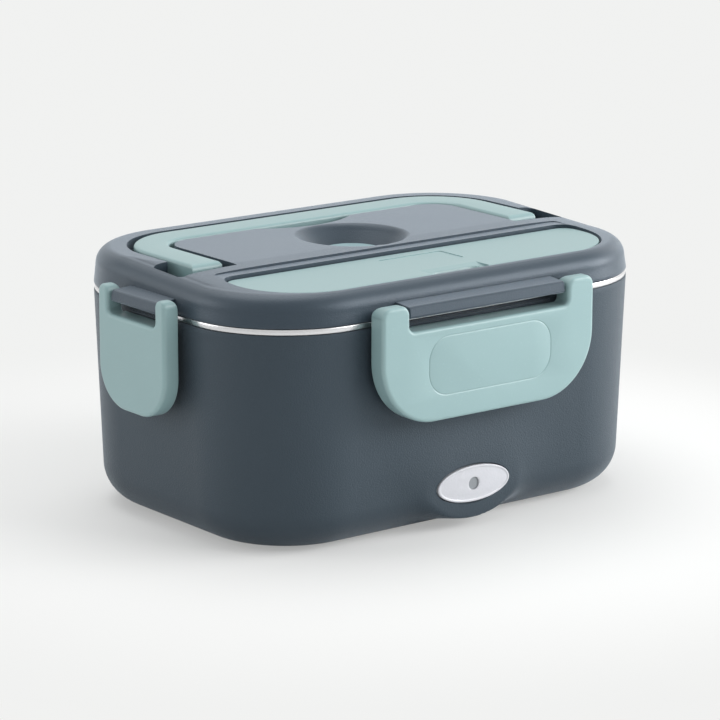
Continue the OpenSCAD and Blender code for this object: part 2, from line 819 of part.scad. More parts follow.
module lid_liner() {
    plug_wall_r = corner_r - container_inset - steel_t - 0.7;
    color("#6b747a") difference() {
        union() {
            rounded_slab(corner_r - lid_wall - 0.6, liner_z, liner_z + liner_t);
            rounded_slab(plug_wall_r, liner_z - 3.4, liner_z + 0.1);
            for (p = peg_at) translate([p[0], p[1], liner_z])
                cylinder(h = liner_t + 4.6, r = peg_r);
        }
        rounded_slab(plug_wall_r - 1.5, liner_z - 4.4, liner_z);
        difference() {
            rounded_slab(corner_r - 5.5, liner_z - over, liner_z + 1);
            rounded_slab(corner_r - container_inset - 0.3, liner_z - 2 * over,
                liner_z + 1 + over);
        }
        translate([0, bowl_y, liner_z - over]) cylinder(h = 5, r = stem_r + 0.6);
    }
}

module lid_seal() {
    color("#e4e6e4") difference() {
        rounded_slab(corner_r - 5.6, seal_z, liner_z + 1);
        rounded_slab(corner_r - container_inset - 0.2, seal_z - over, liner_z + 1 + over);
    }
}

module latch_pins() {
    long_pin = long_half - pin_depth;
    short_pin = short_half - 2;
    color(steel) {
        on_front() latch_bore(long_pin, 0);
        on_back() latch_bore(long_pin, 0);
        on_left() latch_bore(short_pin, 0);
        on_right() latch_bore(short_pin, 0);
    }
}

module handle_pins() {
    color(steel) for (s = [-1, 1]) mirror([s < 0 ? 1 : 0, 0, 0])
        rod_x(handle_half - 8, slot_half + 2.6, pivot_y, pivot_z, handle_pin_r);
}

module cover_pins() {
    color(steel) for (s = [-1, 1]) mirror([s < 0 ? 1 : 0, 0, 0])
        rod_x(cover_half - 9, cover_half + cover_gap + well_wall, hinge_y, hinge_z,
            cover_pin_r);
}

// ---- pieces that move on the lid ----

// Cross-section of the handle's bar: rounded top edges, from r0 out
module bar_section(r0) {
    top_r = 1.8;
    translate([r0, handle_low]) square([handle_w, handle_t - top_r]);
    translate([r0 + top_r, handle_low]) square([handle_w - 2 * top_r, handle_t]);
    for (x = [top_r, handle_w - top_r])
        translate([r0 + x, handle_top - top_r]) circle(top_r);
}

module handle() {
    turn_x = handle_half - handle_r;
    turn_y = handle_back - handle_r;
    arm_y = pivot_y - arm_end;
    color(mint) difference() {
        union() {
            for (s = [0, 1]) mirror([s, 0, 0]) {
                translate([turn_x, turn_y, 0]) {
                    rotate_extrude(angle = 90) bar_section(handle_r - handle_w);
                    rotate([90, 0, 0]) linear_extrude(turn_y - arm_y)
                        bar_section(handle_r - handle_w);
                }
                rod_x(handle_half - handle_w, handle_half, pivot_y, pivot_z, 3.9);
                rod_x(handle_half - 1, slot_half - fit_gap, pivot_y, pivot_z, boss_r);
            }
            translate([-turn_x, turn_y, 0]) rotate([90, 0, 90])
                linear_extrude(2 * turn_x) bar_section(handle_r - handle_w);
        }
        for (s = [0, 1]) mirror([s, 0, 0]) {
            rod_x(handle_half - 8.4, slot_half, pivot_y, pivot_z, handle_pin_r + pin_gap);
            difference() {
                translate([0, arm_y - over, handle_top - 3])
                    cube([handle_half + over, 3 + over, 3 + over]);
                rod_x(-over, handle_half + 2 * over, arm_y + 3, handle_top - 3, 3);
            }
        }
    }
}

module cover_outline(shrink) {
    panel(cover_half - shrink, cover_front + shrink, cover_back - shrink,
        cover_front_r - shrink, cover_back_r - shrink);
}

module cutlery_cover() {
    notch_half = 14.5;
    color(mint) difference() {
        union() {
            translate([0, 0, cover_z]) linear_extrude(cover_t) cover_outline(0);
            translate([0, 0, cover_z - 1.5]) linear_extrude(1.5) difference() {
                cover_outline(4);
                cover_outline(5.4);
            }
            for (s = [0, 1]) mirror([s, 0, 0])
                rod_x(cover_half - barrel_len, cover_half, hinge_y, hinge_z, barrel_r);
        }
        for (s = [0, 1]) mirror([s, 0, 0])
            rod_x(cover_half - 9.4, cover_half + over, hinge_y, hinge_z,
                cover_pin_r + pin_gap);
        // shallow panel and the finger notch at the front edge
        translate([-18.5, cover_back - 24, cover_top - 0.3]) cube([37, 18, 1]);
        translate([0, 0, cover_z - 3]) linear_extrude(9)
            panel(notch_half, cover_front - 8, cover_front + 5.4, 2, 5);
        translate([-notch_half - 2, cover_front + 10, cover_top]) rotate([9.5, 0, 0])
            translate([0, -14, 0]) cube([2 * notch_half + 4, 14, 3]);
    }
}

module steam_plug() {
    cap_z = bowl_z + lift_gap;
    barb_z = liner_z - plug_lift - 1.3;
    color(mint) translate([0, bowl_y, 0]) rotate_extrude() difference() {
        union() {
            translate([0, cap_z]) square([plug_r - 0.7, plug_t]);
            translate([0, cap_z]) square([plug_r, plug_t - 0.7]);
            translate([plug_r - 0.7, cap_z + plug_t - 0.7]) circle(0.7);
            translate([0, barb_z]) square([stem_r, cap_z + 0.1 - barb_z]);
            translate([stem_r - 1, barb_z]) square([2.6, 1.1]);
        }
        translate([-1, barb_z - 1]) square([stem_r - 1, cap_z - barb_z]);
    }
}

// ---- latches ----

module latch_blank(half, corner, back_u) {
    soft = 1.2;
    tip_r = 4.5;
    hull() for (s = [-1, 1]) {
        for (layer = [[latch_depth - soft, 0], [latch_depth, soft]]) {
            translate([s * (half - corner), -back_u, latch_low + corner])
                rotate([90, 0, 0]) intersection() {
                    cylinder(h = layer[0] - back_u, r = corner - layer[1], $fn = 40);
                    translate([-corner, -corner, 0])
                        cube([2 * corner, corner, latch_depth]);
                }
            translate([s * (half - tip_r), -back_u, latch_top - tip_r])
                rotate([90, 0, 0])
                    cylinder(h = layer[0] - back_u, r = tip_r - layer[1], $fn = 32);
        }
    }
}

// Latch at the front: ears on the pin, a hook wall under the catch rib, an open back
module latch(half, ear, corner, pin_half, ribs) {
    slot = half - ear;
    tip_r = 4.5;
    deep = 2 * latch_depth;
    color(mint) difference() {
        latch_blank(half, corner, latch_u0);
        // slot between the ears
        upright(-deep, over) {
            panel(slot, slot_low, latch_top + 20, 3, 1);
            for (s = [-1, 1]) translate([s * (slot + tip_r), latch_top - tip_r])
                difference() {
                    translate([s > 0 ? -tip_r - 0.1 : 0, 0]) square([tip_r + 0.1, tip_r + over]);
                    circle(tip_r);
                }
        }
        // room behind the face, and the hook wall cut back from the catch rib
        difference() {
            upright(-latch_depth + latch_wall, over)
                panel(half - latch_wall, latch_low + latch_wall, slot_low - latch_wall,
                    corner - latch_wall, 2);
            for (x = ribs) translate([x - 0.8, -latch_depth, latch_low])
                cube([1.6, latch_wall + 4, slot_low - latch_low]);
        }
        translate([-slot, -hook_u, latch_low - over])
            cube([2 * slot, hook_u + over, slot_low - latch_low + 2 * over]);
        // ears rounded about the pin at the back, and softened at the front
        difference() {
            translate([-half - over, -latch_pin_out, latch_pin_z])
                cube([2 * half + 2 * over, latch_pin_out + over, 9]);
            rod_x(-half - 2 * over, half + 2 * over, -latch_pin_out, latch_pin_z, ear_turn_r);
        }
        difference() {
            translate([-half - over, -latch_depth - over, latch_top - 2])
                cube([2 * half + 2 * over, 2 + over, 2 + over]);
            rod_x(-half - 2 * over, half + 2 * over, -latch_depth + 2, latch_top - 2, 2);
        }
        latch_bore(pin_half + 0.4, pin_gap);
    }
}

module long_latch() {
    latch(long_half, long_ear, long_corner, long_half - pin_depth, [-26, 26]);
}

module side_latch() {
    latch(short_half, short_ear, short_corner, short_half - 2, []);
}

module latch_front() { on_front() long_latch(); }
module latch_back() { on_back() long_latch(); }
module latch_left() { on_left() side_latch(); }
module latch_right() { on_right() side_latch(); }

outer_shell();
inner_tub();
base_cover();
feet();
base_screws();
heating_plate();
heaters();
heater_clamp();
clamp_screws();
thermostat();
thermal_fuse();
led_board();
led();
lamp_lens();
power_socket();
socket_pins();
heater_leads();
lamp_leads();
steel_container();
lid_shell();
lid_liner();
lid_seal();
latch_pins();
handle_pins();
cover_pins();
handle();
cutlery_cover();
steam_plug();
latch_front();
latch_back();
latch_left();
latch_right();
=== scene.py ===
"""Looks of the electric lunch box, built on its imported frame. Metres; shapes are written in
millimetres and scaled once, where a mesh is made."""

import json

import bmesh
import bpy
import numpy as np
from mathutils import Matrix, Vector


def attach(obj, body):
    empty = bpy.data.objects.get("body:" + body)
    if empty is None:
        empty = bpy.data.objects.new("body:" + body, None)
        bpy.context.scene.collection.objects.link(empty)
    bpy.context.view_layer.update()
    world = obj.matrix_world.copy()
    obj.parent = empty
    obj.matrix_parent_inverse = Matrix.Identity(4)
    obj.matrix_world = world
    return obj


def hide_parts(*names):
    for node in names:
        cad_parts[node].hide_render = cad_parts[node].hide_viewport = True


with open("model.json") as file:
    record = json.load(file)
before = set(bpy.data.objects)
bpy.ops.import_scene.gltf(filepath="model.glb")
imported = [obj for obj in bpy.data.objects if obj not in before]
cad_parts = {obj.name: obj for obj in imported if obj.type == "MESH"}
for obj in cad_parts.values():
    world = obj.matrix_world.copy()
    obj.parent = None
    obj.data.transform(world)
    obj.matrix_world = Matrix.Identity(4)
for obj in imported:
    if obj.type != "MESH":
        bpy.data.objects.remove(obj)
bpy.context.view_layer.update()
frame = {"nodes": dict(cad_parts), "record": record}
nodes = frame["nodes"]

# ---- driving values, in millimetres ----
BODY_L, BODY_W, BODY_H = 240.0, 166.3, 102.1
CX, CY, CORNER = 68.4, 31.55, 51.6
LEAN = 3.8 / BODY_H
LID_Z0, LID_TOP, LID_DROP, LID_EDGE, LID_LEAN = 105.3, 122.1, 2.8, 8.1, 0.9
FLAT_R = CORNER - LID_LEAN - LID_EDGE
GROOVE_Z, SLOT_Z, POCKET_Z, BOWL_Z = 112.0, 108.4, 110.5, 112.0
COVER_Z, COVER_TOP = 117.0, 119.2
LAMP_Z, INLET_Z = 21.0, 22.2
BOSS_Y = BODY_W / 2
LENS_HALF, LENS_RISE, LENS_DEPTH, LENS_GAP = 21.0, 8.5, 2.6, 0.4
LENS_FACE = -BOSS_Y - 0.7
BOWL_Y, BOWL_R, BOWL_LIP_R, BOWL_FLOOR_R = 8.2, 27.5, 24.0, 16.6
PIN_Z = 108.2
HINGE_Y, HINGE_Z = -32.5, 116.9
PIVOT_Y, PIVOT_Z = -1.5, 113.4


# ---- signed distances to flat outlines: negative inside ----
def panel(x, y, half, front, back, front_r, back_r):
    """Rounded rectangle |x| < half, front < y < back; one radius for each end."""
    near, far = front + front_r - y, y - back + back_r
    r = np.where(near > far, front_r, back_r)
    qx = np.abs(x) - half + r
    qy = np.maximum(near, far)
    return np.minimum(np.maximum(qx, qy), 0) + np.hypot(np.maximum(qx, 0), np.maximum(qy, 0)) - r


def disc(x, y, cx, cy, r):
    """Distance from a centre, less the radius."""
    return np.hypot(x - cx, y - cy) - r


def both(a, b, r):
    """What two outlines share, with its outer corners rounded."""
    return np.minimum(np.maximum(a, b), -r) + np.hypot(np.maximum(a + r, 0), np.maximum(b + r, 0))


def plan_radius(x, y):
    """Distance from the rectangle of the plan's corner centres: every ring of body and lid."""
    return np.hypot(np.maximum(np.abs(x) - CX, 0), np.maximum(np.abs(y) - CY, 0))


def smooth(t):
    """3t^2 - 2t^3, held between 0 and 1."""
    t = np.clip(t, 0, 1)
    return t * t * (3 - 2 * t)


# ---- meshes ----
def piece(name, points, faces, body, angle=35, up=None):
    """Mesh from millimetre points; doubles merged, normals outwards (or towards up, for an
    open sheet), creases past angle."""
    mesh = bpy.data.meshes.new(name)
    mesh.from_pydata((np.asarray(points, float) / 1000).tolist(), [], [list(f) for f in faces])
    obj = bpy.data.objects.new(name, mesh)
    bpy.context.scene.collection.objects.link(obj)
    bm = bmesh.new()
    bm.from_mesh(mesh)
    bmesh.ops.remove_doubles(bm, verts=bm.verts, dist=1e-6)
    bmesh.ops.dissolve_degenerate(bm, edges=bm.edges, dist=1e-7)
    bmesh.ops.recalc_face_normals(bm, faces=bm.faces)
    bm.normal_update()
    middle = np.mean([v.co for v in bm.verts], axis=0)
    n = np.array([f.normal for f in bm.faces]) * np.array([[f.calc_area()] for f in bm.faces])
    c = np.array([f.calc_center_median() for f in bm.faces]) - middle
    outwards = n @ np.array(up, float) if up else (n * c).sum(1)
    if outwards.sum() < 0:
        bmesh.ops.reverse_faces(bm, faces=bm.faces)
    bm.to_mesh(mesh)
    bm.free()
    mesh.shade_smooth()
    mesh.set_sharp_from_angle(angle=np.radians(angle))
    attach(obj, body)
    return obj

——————

Short task: Nothing outside the span should appear: copy exactly from the line with "outer_shell();" through the line with "in imported if".

Result of this task:
outer_shell();
inner_tub();
base_cover();
feet();
base_screws();
heating_plate();
heaters();
heater_clamp();
clamp_screws();
thermostat();
thermal_fuse();
led_board();
led();
lamp_lens();
power_socket();
socket_pins();
heater_leads();
lamp_leads();
steel_container();
lid_shell();
lid_liner();
lid_seal();
latch_pins();
handle_pins();
cover_pins();
handle();
cutlery_cover();
steam_plug();
latch_front();
latch_back();
latch_left();
latch_right();
=== scene.py ===
"""Looks of the electric lunch box, built on its imported frame. Metres; shapes are written in
millimetres and scaled once, where a mesh is made."""

import json

import bmesh
import bpy
import numpy as np
from mathutils import Matrix, Vector


def attach(obj, body):
    empty = bpy.data.objects.get("body:" + body)
    if empty is None:
        empty = bpy.data.objects.new("body:" + body, None)
        bpy.context.scene.collection.objects.link(empty)
    bpy.context.view_layer.update()
    world = obj.matrix_world.copy()
    obj.parent = empty
    obj.matrix_parent_inverse = Matrix.Identity(4)
    obj.matrix_world = world
    return obj


def hide_parts(*names):
    for node in names:
        cad_parts[node].hide_render = cad_parts[node].hide_viewport = True


with open("model.json") as file:
    record = json.load(file)
before = set(bpy.data.objects)
bpy.ops.import_scene.gltf(filepath="model.glb")
imported = [obj for obj in bpy.data.objects if obj not in before]
cad_parts = {obj.name: obj for obj in imported if obj.type == "MESH"}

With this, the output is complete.